Homem de hábitos simples, lá pelas quatro e pouca da manhã Pedro Lemos saia de casa e a poucos metros se encontrava com o sonoplasta Carlos Lima e se dirigiam à Rádio Clube de Itabuna, localizada na avenida do Cinquentenário, no segundo andar do prédio nº 424. Com a rádio no ar, Pedro Lemos, baixinho e gordinho, se transformava em um gigante da comunicação radiofônica itabunense. Não tinha pra ninguém.
Entre uma música, um recado, uma pilhéria com um amigo, Pedro Lemos contava uma história, desde a simples trivialidade que tinha visto no dia de ontem às estórias de meter medo a qualquer cidadão temente a Deus e às assombrações. E a da Mulher de Sete Metros, que rondava Itabuna de norte a sul e leste a oeste aterrorizava a qualquer vivente. Parecia até aquelas novelas da Rádio Nacional do Rio de Janeiro.
Pois bem, a cada madrugada era um relato diferente, ora a assombração teria aparecido lá pras bandas dos Canecos, ora no bairro São Caetano, escorraçando quem se aventurava a andar pela madrugada adentro. Pelo que contava, a Mulher de Sete metros se apresentava vestida com um camisolão branco e se postava no meio da rua ou da estrada, apavorando quem resolvesse atravessar em sua frente.
Em Ferradas a situação foi constrangedora, pois um vaqueiro que prometia enfrentar e desmoralizar a mulher de sete metros teve que ser internado num hospício após encontrá-la no meio da rodovia. Dessa data em diante ele perdeu o juízo e a mula que montava saiu em disparada e somente foi encontrada depois de mais de 40 quilômetros, depois de Ibicaraí.
Pelo que contavam os que resolveram se arriscar, a Mulher de Sete Metros carregava uma mala de couro enorme, tinha uma cruz pendurada no pescoço e uma dentadura de meter medo a qualquer vivente. De longe, com uma voz gutural, perguntava qual o rumo a tomar para chegar ao cemitério. Daí em diante, ninguém ouvia mais nada, por ficar paralisado ou sair disparado na carreira.
A cada nova notícia da Mulher de Sete Metros Itabuna caia em polvorosa e a assombração se transformou no assunto da cidade.

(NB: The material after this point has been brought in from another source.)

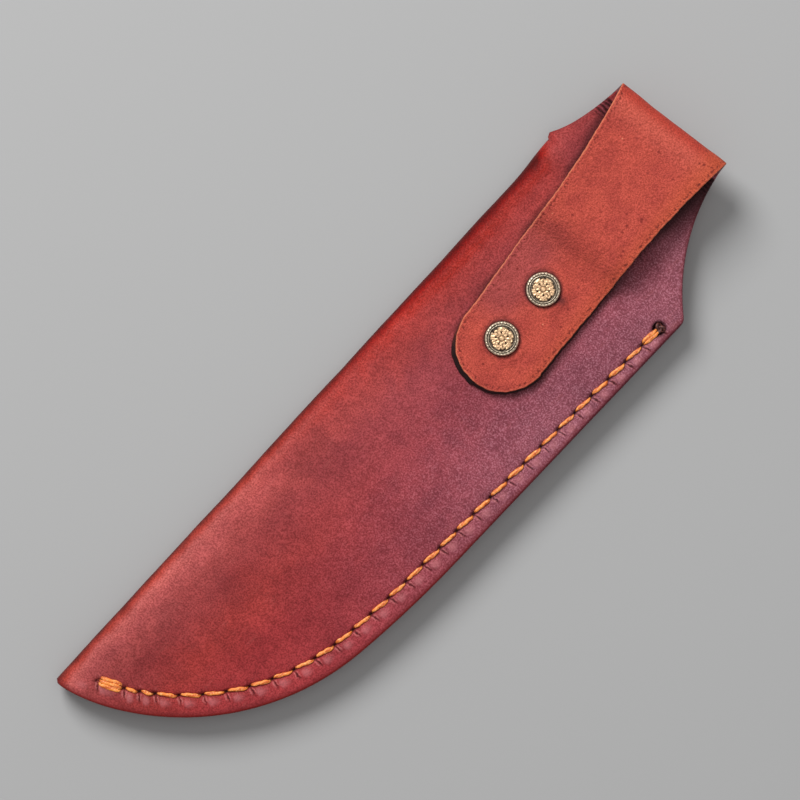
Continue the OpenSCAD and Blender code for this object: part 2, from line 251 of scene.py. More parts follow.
seam_heading = 90 - SEAM_LEAN
heading_mid = seam_heading - BELLY_HIGH[1]
heading_tip = heading_mid - BELLY_MID[1]
belly_run = BELLY_HIGH[0] * (sin_d(seam_heading) - sin_d(heading_mid)) + BELLY_MID[0] * (
    sin_d(heading_mid) - sin_d(heading_tip)
)
tip_heading = math.degrees(math.asin(sin_d(heading_tip) - (BODY_W - belly_run) / BELLY_TIP_R))
belly_legs = [
    arc_leg(BELLY_TIP_R, heading_tip - tip_heading),
    arc_leg(*BELLY_MID),
    arc_leg(*BELLY_HIGH),
]
seam_legs = belly_legs + [(STRAIGHT_LEN, 0)]
edge_line = walk((0, 0), tip_heading, seam_legs)[0]
seam_corner = edge_line[-1]
spine_top = seam_corner[1] + THROAT_RISE

across = np.array([cos_d(TILT), sin_d(TILT)])
down = np.array([sin_d(TILT), -cos_d(TILT)])
fold_mid = np.array([FOLD_X, seam_corner[1] + FOLD_RISE])
fold_seam_end = fold_mid + across * FOLD_W / 2
fold_spine_end = fold_mid - across * FOLD_W / 2
aim_from = seam_corner + np.array([-CORNER_R / 3, CORNER_R * 0.75])
aim = fold_seam_end - aim_from
neck_heading = math.degrees(math.atan2(aim[1], aim[0])) + math.degrees(
    math.asin(np.linalg.norm(aim) / 2 / NECK_R_SEAM)
)
corner_line = walk(seam_corner, seam_heading, [arc_leg(CORNER_R, neck_heading - seam_heading)])[0]
neck_foot = corner_line[-1]
edge_line = np.concatenate([edge_line, corner_line[1:]])
edge_way = lengths(edge_line)
corner_way = edge_way[-1] - lengths(corner_line)[-1]
neck_right = np.concatenate([corner_line[:-1], hollow(neck_foot, fold_seam_end, NECK_R_SEAM)])
flare_point = np.array([-SPINE_FLARE, spine_top + FLARE_RISE])
neck_left = np.concatenate(
    [[[0.0, spine_top]], hollow(fold_spine_end, flare_point, NECK_R_SPINE)[::-1]]
)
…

Ruim mesmo ficou a situação dos que precisavam sair de casa de madrugada para trabalhar, como os carroceiros, padeiros, feirantes, açougueiros e até os soldados do Tiro de Guerra. Enquanto uns incrédulos diziam que tudo não passava de crendices, o assunto chegou ao delegado e ao chefe de polícia, cobrados para que prendessem a assombração.
Uns seis meses depois de aterrorizar mais da metade da população de Itabuna, reunidos no Bar de Biribinha, na cabeceira da ponte do bairro da Conceição, Pedro Lemos foi questionado enquanto tomava umas cervejas com seu amigo inseparável Valdomiro Sapinho, acerca da veracidade das estórias. Sem pestanejar, Pedro disse conhecer todos os que viram a Mulher de Sete Metros e só não dava conhecimento dos nomes para não desmoralizar os coitados.
No meio do disse me disse, Pedro Lemos passou a acalmar as pessoas, dizendo que não mais precisariam se preocupar com a Mulher de Sete Metros, pois ele soube por uma pessoa de sua confiança que ela teria sido escorraçada de Itabuna. Pelo que contaram a ele e ao amigo Valdomiro Sapinho, o autor de tal façanha teria sido um tropeiro que saiu de casa numa sexta-feira noite de lua cheia e teria se transformado num lobisomem.
Com todos mais tranquilos, Pedro Lemos e Valdomiro Sapinho pediram mais uma cerveja.